Claude Blin est un peintre du mouvement, un gestuel. Ses œuvres, réalisées entre 1986 et 1991, en témoignent avec éloquence.

Claude Blin explique qu’à son retour de Bali, parmi ses souvenirs les plus vifs, il laisse remonter celui des crémations: «le Balinais n’est vraiment libéré de ses chaînes que lorsque ses restes sont brûlés.» L’artiste cerne, et surtout transpose, ce genre de scène avec quelques lignes qui délimitent des plans saisis dans leur chute. Il donne l’illusion du mouvement par un jeu de superpositions et de juxtapositions des formes dont les couleurs sombres s’estompent aux extrémités pour disparaître dans le fond de la feuille ou de la toile. On a tantôt la sensation d’un équilibre précaire et tantôt la surprise de voir l’effet d’un équihbre rompu : charpente qui cède à quelque poids, édifice qui vacille. On assiste à l’inéluctable événement en se sentant «forcé» d’imaginer et la suite et l’origine.

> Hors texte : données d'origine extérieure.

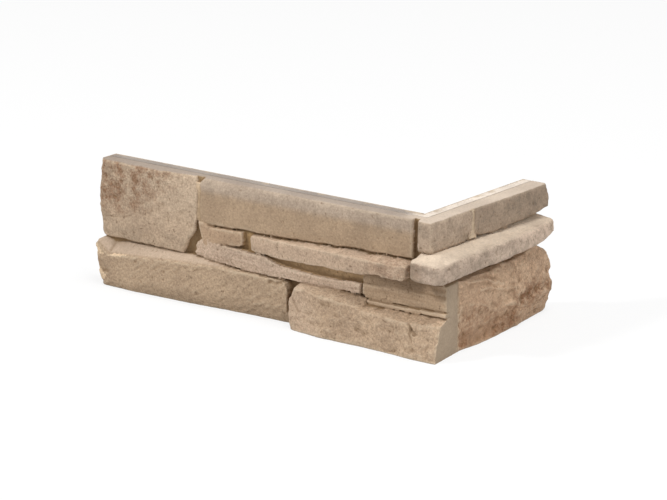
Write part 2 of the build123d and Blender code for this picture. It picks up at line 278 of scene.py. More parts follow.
# Foot course of the long leg: a long plinth tooled aslant, its head dressed to a broad slope and its free
# end chipped, and a deep block beside the corner with a rough split face that leans back.
# The plinth: how high its arris runs, how proud it stands above and at the foot, and two falls at its end.
plinth_arris = np.interp(x, [-300, -293, -285, -262, -228, -204, -173, -150, -126, -108],
                         [33, 29.5, 25.5, 28.3, 30.8, 32.2, 33.6, 34, 33.4, 33])
plinth_stations = [-299, -290, -259, -233, -205, -180, -155, -115]
plinth_depth = np.interp(x, plinth_stations, [22, 24, 27.5, 27.5, 27, 26, 25, 23])
plinth_depth = eased(plinth_depth, plinth_depth - 1.25 * (z - plinth_arris), 0.5)
plinth_foot = np.interp(x, plinth_stations, [20, 22.6, 23.9, 22.9, 22, 20.2, 18.6, 17.5])
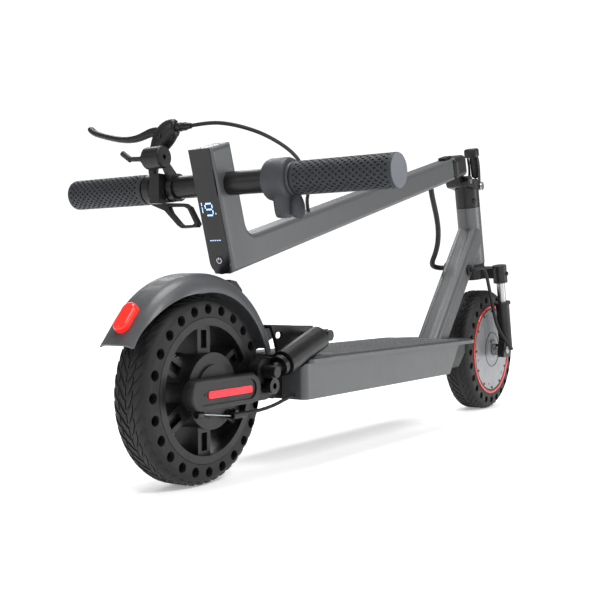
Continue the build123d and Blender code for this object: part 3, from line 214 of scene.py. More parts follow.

Je ne voyais que des jambes, des dizaines de jambes d’enfants, cuivrées, qui sortaient de shorts où dominaient les différents bleus sur quelques tons de blanc cassé. Ils n’étaient pas neufs et les chemisettes non plus. Mais ils semblaient bien ne pas avoir été encore reportés depuis la dernière lessive. Je ne voyais pas les têtes, toutes courbées. Les gamins piétinaient les cendres d’où s’élevaient encore des fumeroles. Certains tenaient dans leur main un morceau de bois, d’autres, de métal, et grattaient les débris chauds. Le groupe s’activait dans une atmosphère bleuâtre, diaphane, presqu’une vapeur. Les pieds n’étaient pas tous protégés par des sandales en plastique. Le pourtour du pied, les orteils et la cheville restaient continuellement menacés de rencontrer inopinément un brandon plus actif qu’il ne paraissait. La lumière était encore très vive en ce début d’après-midi.

Les enfants, serrés corps contre corps comme des moutons, déchiraient le sol de leurs ombres et je devais deviner ce qu’ils étaient en train de chercher. Parfois, l’un d’eux se baissait rapidement, repliait un coude et empochait l’objet de sa recherche. De temps en temps, une tête se relevait juste ce qu’il faut pour reprendre le souffle. Les cheveux étaient si noirs qu’ils en paraissaient bleus, les visages étaient sérieux, comme il convient lorsqu’on s’adonne tout entier à une tâche importante. Tout ce qui avait quelque valeur et avait été rassemblé à cet endroit pour être saisi par les flammes du bûcher se trouvait dans ces quelque six mètres carrés où grouillaient maintenant ces enfants.

Le feu pouvait faire éclater les poteries, réduire les tissus, détruire la nourriture, changer en cendres tous les ossements déposés dans le drap blanc, il laissait entières les pièces de monnaie chinoise percées de leur trou, ces porte-bonheur qui pourraient encore libérer leurs forces au bénéfice des prochains villageois, qui sont là dans la foule, le jour où il sera décidé qu’ils sont assez nombreux en terre pour quitter maintenant selon les convenances le monde terrestre pour celui des esprits.